■ GIVEN INSTRUCTION
State how many lines in the listing below include the word "code", and add nothing besides the number.

■ ENTRIES SUPPLIED
⟨

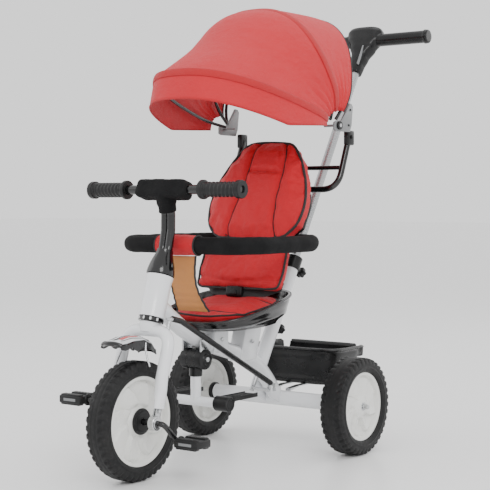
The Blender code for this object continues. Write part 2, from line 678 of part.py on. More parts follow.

⟩
⟨

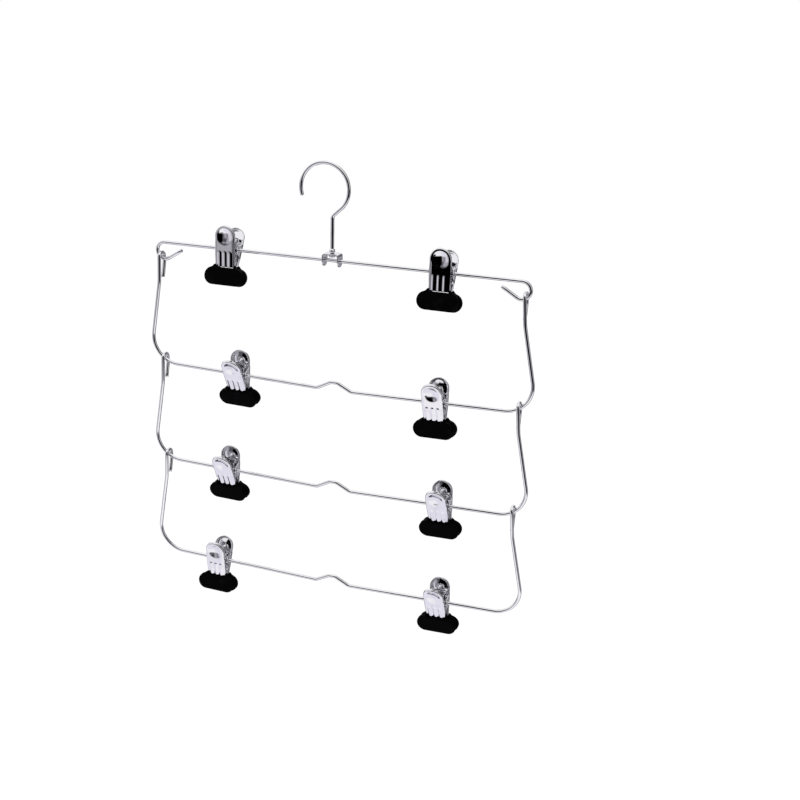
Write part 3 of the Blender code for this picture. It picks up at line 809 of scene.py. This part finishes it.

⟩
⟨

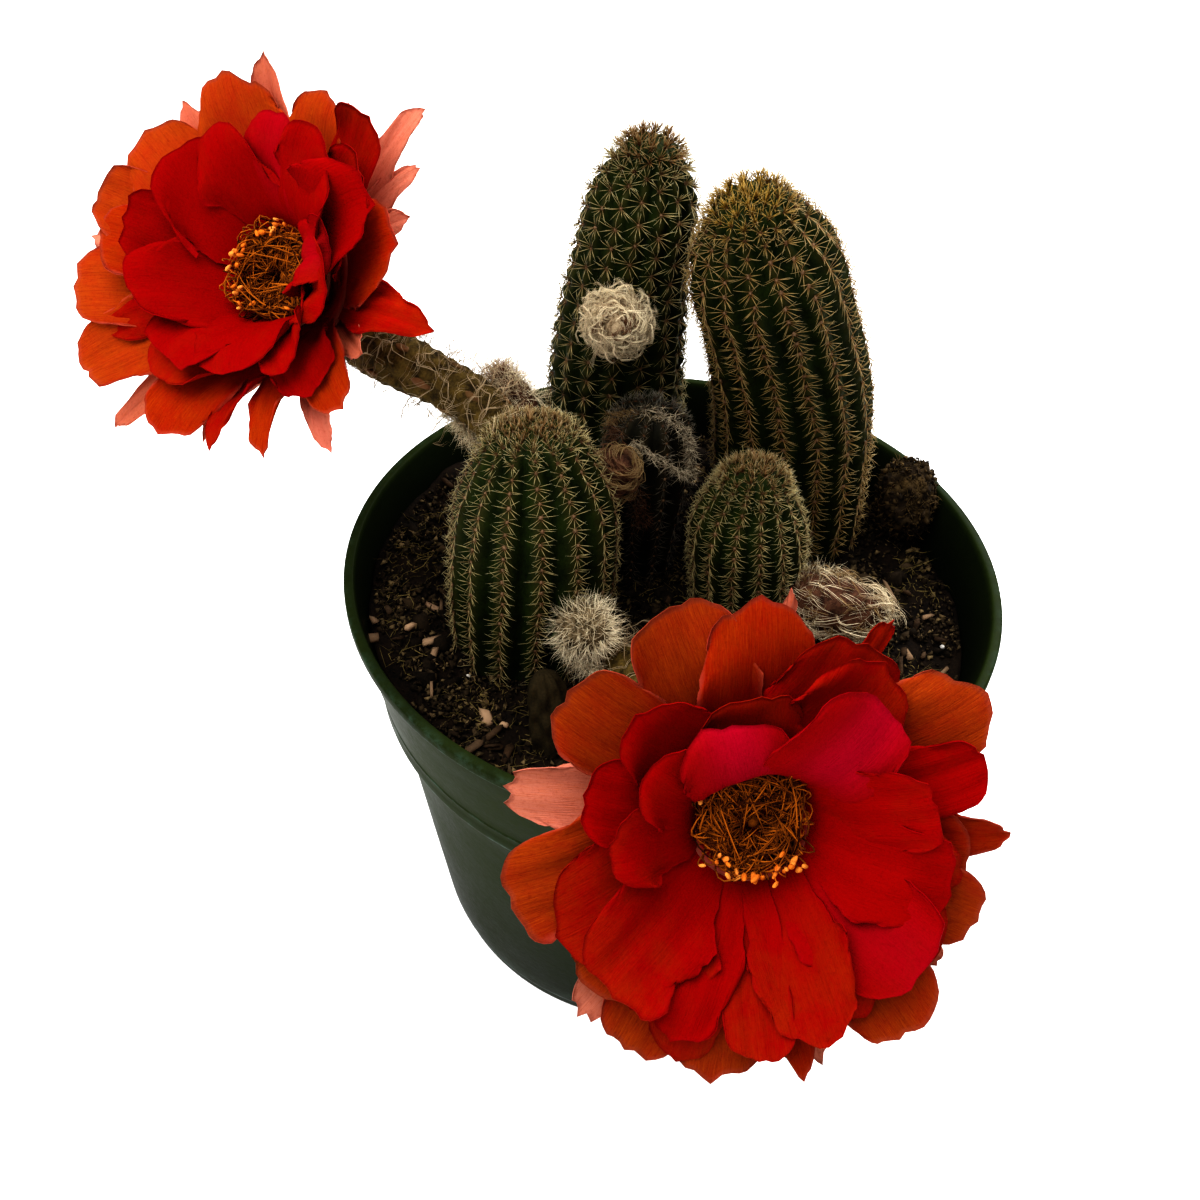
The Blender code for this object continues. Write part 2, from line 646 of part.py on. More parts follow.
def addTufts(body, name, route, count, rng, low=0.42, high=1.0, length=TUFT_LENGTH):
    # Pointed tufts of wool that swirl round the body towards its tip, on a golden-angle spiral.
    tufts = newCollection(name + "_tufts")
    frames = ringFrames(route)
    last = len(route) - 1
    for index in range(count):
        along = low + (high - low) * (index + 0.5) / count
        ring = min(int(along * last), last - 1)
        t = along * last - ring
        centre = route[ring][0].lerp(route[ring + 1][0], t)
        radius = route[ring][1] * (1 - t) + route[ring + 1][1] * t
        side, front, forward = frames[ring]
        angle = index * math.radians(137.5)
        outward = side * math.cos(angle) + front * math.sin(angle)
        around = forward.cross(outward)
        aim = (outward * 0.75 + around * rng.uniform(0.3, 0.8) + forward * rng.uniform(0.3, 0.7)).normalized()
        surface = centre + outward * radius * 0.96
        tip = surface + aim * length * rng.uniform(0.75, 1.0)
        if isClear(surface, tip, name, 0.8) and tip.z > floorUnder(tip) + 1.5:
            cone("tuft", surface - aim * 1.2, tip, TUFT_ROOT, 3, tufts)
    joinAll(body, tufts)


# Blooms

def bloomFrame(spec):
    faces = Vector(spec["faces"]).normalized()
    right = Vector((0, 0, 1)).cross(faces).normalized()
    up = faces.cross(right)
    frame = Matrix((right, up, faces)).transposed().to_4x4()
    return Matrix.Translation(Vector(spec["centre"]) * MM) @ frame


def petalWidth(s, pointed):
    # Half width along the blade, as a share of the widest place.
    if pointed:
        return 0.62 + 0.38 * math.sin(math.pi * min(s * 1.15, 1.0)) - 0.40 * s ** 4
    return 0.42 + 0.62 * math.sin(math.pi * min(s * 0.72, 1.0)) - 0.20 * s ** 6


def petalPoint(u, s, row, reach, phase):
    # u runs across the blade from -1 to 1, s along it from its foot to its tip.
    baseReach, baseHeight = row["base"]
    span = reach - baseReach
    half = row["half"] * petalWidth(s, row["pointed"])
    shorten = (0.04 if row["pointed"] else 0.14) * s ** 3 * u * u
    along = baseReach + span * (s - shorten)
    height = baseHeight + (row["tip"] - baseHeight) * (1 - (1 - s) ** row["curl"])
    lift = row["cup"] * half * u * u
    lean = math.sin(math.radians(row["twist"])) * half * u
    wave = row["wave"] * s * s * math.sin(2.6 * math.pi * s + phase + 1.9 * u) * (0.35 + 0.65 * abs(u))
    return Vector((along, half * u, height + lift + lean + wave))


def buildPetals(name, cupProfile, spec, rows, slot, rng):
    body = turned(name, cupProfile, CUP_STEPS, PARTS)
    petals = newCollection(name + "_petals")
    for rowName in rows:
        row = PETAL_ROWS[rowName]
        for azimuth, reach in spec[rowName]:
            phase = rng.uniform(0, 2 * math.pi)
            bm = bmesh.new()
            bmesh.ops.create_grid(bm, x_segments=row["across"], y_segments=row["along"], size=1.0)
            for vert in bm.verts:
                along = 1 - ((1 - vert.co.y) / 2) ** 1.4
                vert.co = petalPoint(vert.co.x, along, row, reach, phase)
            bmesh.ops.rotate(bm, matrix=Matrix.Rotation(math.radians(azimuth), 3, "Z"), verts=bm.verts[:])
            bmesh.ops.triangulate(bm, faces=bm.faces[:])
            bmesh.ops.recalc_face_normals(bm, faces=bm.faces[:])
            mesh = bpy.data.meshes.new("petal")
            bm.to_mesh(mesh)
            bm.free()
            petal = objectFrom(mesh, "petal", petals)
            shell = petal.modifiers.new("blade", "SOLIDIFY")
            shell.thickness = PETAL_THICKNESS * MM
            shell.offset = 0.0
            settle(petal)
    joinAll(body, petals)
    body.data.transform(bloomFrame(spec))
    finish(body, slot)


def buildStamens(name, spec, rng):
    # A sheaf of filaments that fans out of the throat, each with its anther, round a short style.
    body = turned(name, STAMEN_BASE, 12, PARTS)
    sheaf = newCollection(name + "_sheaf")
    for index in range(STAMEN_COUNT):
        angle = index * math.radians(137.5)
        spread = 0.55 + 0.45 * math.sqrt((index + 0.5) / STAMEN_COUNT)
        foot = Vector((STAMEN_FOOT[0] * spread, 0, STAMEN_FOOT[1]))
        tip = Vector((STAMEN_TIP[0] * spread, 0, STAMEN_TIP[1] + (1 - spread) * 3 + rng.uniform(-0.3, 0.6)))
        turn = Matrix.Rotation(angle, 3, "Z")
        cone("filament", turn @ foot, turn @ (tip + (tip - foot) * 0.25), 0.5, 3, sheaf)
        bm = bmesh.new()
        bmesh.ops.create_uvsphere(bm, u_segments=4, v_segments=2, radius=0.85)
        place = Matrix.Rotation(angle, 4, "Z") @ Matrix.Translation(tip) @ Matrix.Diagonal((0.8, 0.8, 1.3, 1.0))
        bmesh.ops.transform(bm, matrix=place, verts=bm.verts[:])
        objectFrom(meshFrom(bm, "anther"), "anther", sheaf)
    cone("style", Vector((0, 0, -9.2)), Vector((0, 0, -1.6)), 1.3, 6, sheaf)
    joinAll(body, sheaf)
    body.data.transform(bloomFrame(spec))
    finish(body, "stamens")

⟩

■ FINAL RESULT
3